To be sure, the actual cost of using mobile data depends on which plans users have. And international comparisons require choices about which plans to compare. That can distort results if the plans most-often used in particular countries are not uniform. In other words, if most consumers in some countries buy large-usage plans, others buy small-allocation plans, while in yet other instances most consumers buy on group or bundled service plans, not stand-alone mobile plans, comparisons are going to skew in ways that do not actually reflect buyer choices across countries. 


Consider this analysis of mobile internet plans featuring big usage allowances of 20 to 42 gigabytes per month, compared to the analysis above of one-GB usage plans. Where smaller usage plans might feature per-GB costs as high as $12 per gigabyte, when bought in higher volume (22 Gbytes in this case), cost drops to about $2.50 per GB. 




Still, the point is that cost per gigabyte, or absolute cost, might not explain why so many German consumers choose 3G over 4G. 


Still, according to Opensignal, perhaps 81 percent of 4G non-users have for some reason elected not to buy 4G service. Some might suggest the “poor” state of German 4G networks explains why people do not buy. That seems unlikely. 


In a July 2019 study by Tutela, 4G downstream speeds averaged 23.5 Mbps on Telekom’s network, 21 Mbps on Vodafone and 18 Mbps on O2 networks. 




To be sure, German downstream speeds tend to be slower than in Switzerland or Austria, as measured by Tutela, but average downstream speeds--based on both 3G and 4G activity--of about 14 Mbps do not seem out of line on a global basis. 

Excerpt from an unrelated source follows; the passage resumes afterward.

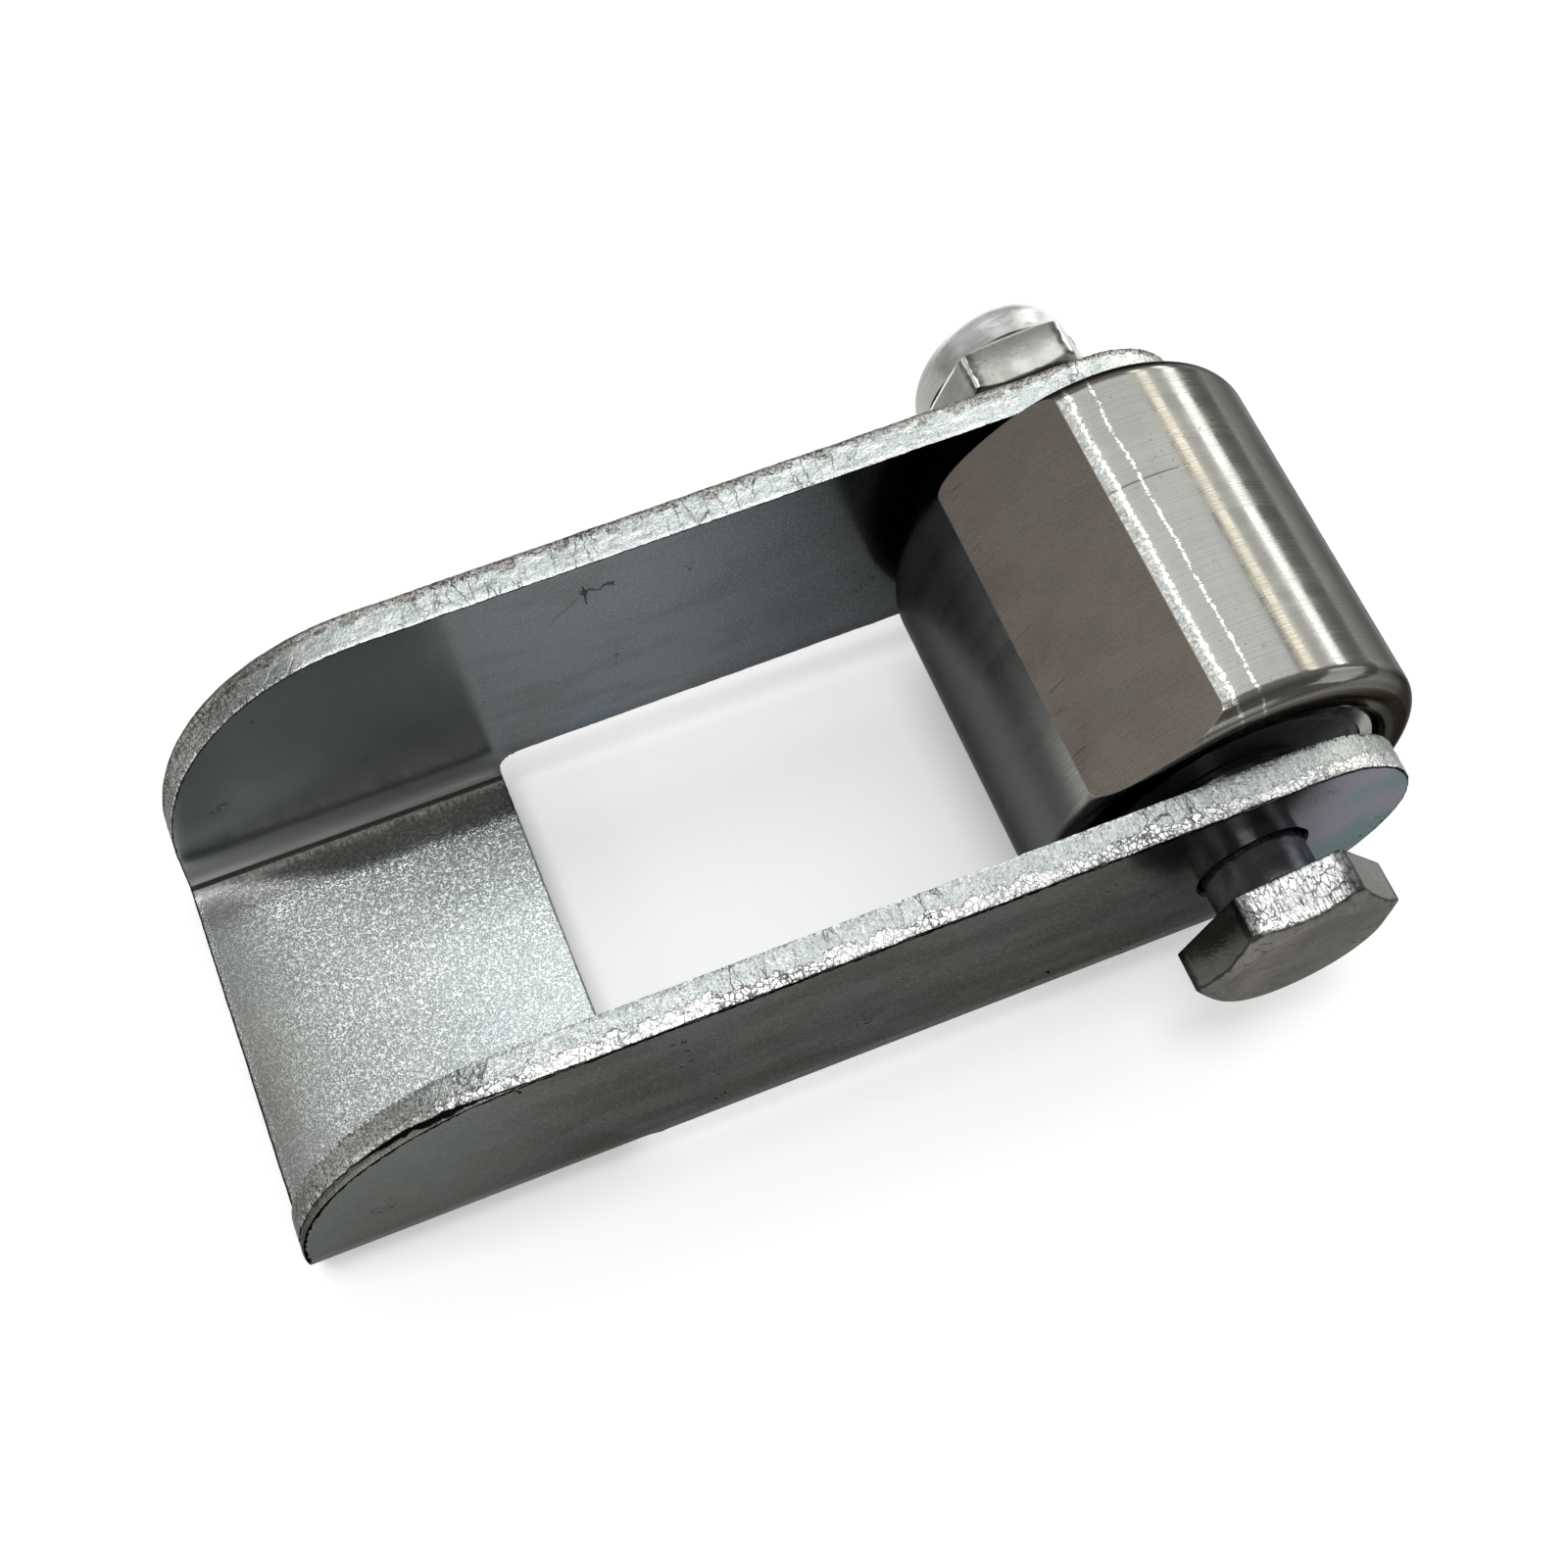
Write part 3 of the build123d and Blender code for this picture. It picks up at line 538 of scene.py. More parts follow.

Also, recent tests show typical 4G speeds in German cities ranging from about 25 Mbps to 35 Mbps, which does not seem slow, as far as 4G goes. 




Nor do German 4G speeds seem to have lagged, by about 2017, in comparison to other developed nations. 




The point is that it is not self evident that poor 4G experience explains the lag in uptake. But some might point to coverage, rather than speed, as an explanation. 


“Whereas network providers in the Netherlands, Belgium and Switzerland can almost all offer LTE (4G) connections nearly 90 percent of the time, German communications giant Deutsche Telekom in Germany achieves only a 75 percent rate,” a study by consulting firm P3 says. Vodafone in Germany has 57 percent LTE coverage, P3 says. 


By some estimates, 4G coverage in Germany does not seem underdeveloped, though, and less coverage in eastern regions might be explained by greater rural character in the east. 




According to Germany’s Federal Network Agency (Bundesnetzagentur),  at the end of 2018, there were 107.5m active SIM cards in Germany (excluding M2M and IoT cards), but only 50.5m 4G/LTE SIM cards in active use. This would indicate that roughly half of the active SIM cards were not LTE-enabled


According to Opensignal, 81.4 percent of users that have never connected to 4G had a 4G-capable phone and spent time in 4G-covered areas. “These users likely did not upgrade to a 4G subscription or have disabled 4G connections on their phones,” says Opensignal.


Perhaps 15.6 percent of users who did not connect to 4G networks spent time in 4G-covered areas but did not have a 4G-capable device. 


A small percentage of non-4G users (perhaps three percent) appear not to live in rural areas where 4G is available. 


The point is that consumers sometimes choose not to buy the better or best mobile data plans, based on speed, price, availability (coverage) or other considerations. German consumers seem to be content buying 3G, instead of 4G, for some combination of reasons. 


So one wonders what the reception for 5G might be.